Washington D.C., Apr 25, 2004 / 22:00 pm
Teresa Heinz Kerry, wife of Democratic Presidential candidate Sen. John F. Kerry, has revealed her pro-choice position in an interview published in Newsweek. "Ultimately you're either for choice or you're not, so I am…I ask myself if I had a 13-year-old daughter who got drunk one night and got pregnant, what would I do. Christ, I'd go nuts."
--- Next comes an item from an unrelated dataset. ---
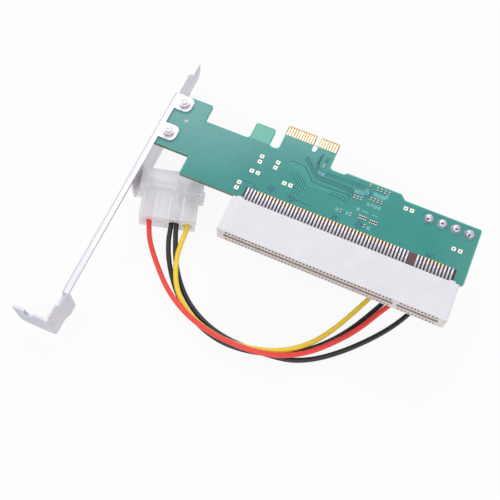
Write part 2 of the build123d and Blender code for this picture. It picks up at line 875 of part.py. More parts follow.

Heinz Kerry, who five years ago allowed that she was not 100 per cent pro-choice (but now says she is no longer allowed such qualifiers for the sake of her husband’s campaign, according to the Newsweek interview) also said that she thought abortion was undesirable and unpopular: "My belief—and I maybe am very wrong—is that women, generally speaking, do not want to have abortions. With the exception of people who are mindless—and there will always be mindless people of both sexes—most women wouldn't want to. So starting on that premise, I'd say it's our duty as a society to help women arrive at the best conclusion.”
The interviewer, Newsweek contributing editor Melinda Henneberger, reports that Heinz Kerry “finds overt sexuality in the culture both sad and demeaning,” but she does, “on the other hand” wish that the Catholic Church reversed it´s position on birth control.